Het Team Spoedeisende Inzet (TSI) van Rijksrecherche onderzocht in totaal 43 zaken. TSI onderzoekt het optreden van opsporingsambtenaren in incidenten waarbij sprake is van zwaargewonde of dodelijke slachtoffers. Het gaat hierbij bijvoorbeeld om het overlijden van personen door vuurwapengebruik of personen die zijn ingesloten in een politiecel of in de arrestantenbus. In de door de Rijksrecherche onderzochte TSI-zaken waren zestien dodelijke slachtoffers te betreuren, van wie vijf dodelijke slachtoffers in schietincidenten.
Stabiele financiering
In het voorwoord van het jaarbericht vraagt Collegevoorzitter Van der Burg aandacht voor het belang van stabiele, meerjarige financiering voor het OM, en voor de andere organisaties in de strafrechtketen. “Jarenlang hebben we pijnlijk moeten bezuinigen, en nog jarenlang blijven we dat voelen. Als de misdaad bij ons gedwongen op de plank blijf liggen, blijft de rechtvaardigheid ernaast liggen. Je kan niet zeggen: het gaat economisch niet goed, dus doen we ook maar een onsje minder rechtsstaat. De oplossing ligt nu niet in incidenteel geld voor de politie of OM. Ook of juist in tijden van tegenspoed is stabiele meerjarige financiering van de gehele keten broodnodig. Het gáát niet om wat het OM van de politiek vraagt. Het gaat erom wat de hele keten – politie, OM, Slachtofferhulp Nederland, reclassering, advocatuur en rechtspraak – ons land kan bieden.”

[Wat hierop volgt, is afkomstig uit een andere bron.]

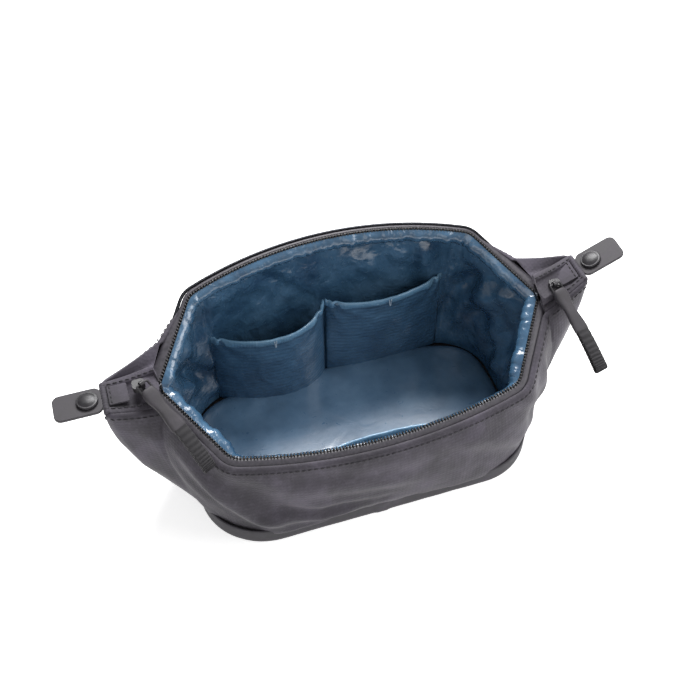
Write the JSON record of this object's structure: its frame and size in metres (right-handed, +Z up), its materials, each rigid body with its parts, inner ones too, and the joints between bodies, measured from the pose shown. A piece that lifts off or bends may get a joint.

Recent kreeg dit betoog bijval vanuit de wetenschappelijke hoek. Het WODC heeft onderzoek gedaan naar de financiering van het OM, politie en Rechtspraak en concludeert, net als de organisaties, dat de huidige financiering risicovol is voor de continuïteit van de organisaties en samenwerking in de weg zit.